Given task :: Render the following material again verbatim, leaving nothing out.

>>>>>

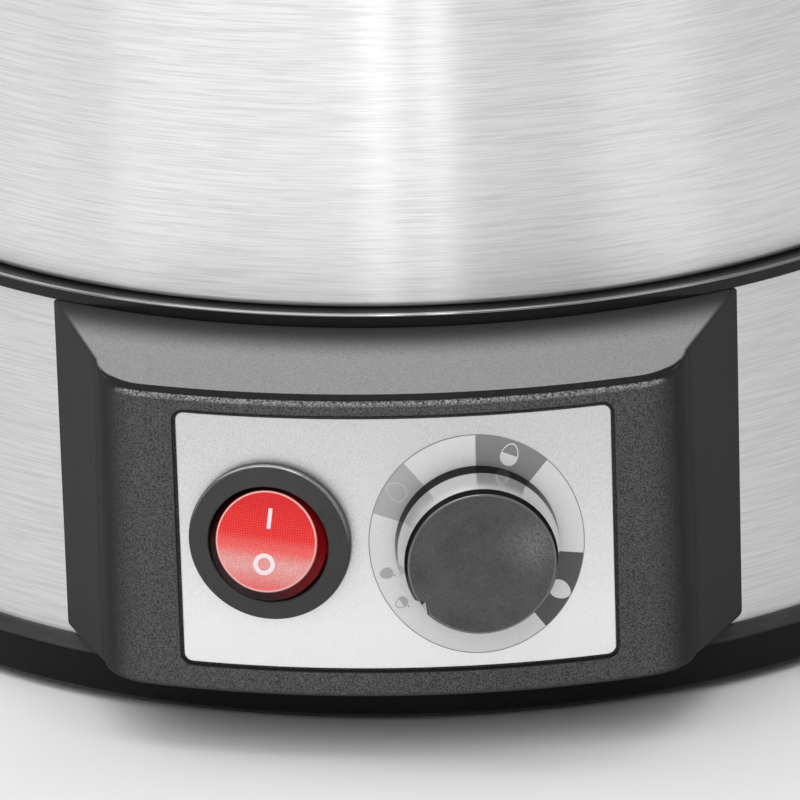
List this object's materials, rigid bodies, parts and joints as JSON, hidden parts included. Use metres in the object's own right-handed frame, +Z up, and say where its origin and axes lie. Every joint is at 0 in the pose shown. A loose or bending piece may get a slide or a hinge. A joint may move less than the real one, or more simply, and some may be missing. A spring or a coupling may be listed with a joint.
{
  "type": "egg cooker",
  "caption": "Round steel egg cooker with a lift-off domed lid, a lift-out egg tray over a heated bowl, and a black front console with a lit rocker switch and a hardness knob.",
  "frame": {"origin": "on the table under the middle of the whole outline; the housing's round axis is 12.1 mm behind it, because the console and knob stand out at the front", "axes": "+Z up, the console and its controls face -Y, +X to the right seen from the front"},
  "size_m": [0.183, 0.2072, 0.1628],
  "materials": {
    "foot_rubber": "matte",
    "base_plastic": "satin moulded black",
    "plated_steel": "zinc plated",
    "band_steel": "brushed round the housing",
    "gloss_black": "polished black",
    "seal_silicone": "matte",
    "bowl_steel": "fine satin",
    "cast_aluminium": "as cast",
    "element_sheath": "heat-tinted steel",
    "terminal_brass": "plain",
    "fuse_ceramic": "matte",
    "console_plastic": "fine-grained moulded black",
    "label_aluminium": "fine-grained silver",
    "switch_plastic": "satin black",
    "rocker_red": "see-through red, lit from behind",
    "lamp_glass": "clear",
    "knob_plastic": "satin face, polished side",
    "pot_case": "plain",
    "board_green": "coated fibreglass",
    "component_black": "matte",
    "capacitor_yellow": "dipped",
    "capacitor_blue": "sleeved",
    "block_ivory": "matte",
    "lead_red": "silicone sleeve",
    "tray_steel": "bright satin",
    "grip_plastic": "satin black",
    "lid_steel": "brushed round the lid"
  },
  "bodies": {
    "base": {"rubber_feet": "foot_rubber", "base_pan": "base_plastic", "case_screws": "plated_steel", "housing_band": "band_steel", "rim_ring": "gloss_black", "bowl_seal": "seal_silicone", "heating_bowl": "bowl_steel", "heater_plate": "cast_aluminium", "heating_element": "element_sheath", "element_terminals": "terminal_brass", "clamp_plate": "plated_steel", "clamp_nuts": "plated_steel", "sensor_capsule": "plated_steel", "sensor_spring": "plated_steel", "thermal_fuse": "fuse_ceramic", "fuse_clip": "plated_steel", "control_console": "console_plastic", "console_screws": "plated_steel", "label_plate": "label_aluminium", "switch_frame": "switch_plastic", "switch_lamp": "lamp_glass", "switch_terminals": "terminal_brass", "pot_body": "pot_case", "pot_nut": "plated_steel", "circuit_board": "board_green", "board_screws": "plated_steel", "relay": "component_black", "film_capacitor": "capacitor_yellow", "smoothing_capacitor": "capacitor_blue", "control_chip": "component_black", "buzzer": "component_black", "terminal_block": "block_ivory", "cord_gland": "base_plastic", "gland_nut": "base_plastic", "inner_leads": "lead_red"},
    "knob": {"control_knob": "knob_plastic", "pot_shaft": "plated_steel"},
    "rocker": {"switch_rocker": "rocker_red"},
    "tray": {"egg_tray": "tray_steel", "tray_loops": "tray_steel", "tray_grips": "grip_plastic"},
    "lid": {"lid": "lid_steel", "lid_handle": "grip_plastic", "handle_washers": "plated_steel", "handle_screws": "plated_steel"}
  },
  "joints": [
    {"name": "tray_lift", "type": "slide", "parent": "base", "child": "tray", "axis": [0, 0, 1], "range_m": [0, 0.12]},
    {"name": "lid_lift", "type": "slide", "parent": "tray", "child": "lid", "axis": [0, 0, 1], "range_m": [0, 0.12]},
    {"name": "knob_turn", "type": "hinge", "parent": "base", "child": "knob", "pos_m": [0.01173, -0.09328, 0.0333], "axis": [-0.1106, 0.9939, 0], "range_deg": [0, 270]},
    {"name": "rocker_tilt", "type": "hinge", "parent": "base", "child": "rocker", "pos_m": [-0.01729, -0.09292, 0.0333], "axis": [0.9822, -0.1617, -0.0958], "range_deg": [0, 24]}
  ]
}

<<<<<

Full answer ::
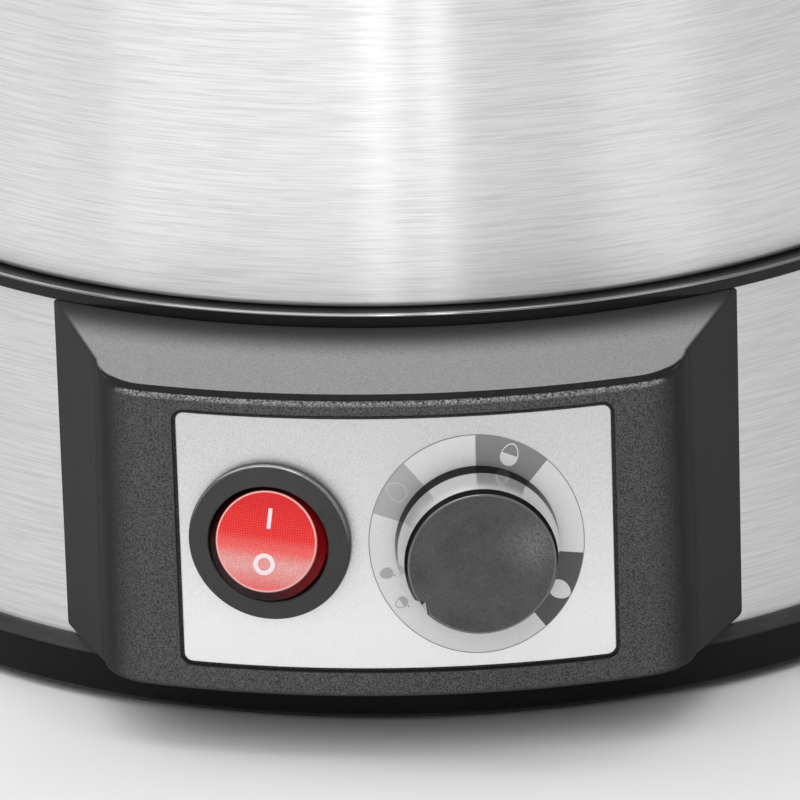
List this object's materials, rigid bodies, parts and joints as JSON, hidden parts included. Use metres in the object's own right-handed frame, +Z up, and say where its origin and axes lie. Every joint is at 0 in the pose shown. A loose or bending piece may get a slide or a hinge. A joint may move less than the real one, or more simply, and some may be missing. A spring or a coupling may be listed with a joint.
{
  "type": "egg cooker",
  "caption": "Round steel egg cooker with a lift-off domed lid, a lift-out egg tray over a heated bowl, and a black front console with a lit rocker switch and a hardness knob.",
  "frame": {"origin": "on the table under the middle of the whole outline; the housing's round axis is 12.1 mm behind it, because the console and knob stand out at the front", "axes": "+Z up, the console and its controls face -Y, +X to the right seen from the front"},
  "size_m": [0.183, 0.2072, 0.1628],
  "materials": {
    "foot_rubber": "matte",
    "base_plastic": "satin moulded black",
    "plated_steel": "zinc plated",
    "band_steel": "brushed round the housing",
    "gloss_black": "polished black",
    "seal_silicone": "matte",
    "bowl_steel": "fine satin",
    "cast_aluminium": "as cast",
    "element_sheath": "heat-tinted steel",
    "terminal_brass": "plain",
    "fuse_ceramic": "matte",
    "console_plastic": "fine-grained moulded black",
    "label_aluminium": "fine-grained silver",
    "switch_plastic": "satin black",
    "rocker_red": "see-through red, lit from behind",
    "lamp_glass": "clear",
    "knob_plastic": "satin face, polished side",
    "pot_case": "plain",
    "board_green": "coated fibreglass",
    "component_black": "matte",
    "capacitor_yellow": "dipped",
    "capacitor_blue": "sleeved",
    "block_ivory": "matte",
    "lead_red": "silicone sleeve",
    "tray_steel": "bright satin",
    "grip_plastic": "satin black",
    "lid_steel": "brushed round the lid"
  },
  "bodies": {
    "base": {"rubber_feet": "foot_rubber", "base_pan": "base_plastic", "case_screws": "plated_steel", "housing_band": "band_steel", "rim_ring": "gloss_black", "bowl_seal": "seal_silicone", "heating_bowl": "bowl_steel", "heater_plate": "cast_aluminium", "heating_element": "element_sheath", "element_terminals": "terminal_brass", "clamp_plate": "plated_steel", "clamp_nuts": "plated_steel", "sensor_capsule": "plated_steel", "sensor_spring": "plated_steel", "thermal_fuse": "fuse_ceramic", "fuse_clip": "plated_steel", "control_console": "console_plastic", "console_screws": "plated_steel", "label_plate": "label_aluminium", "switch_frame": "switch_plastic", "switch_lamp": "lamp_glass", "switch_terminals": "terminal_brass", "pot_body": "pot_case", "pot_nut": "plated_steel", "circuit_board": "board_green", "board_screws": "plated_steel", "relay": "component_black", "film_capacitor": "capacitor_yellow", "smoothing_capacitor": "capacitor_blue", "control_chip": "component_black", "buzzer": "component_black", "terminal_block": "block_ivory", "cord_gland": "base_plastic", "gland_nut": "base_plastic", "inner_leads": "lead_red"},
    "knob": {"control_knob": "knob_plastic", "pot_shaft": "plated_steel"},
    "rocker": {"switch_rocker": "rocker_red"},
    "tray": {"egg_tray": "tray_steel", "tray_loops": "tray_steel", "tray_grips": "grip_plastic"},
    "lid": {"lid": "lid_steel", "lid_handle": "grip_plastic", "handle_washers": "plated_steel", "handle_screws": "plated_steel"}
  },
  "joints": [
    {"name": "tray_lift", "type": "slide", "parent": "base", "child": "tray", "axis": [0, 0, 1], "range_m": [0, 0.12]},
    {"name": "lid_lift", "type": "slide", "parent": "tray", "child": "lid", "axis": [0, 0, 1], "range_m": [0, 0.12]},
    {"name": "knob_turn", "type": "hinge", "parent": "base", "child": "knob", "pos_m": [0.01173, -0.09328, 0.0333], "axis": [-0.1106, 0.9939, 0], "range_deg": [0, 270]},
    {"name": "rocker_tilt", "type": "hinge", "parent": "base", "child": "rocker", "pos_m": [-0.01729, -0.09292, 0.0333], "axis": [0.9822, -0.1617, -0.0958], "range_deg": [0, 24]}
  ]
}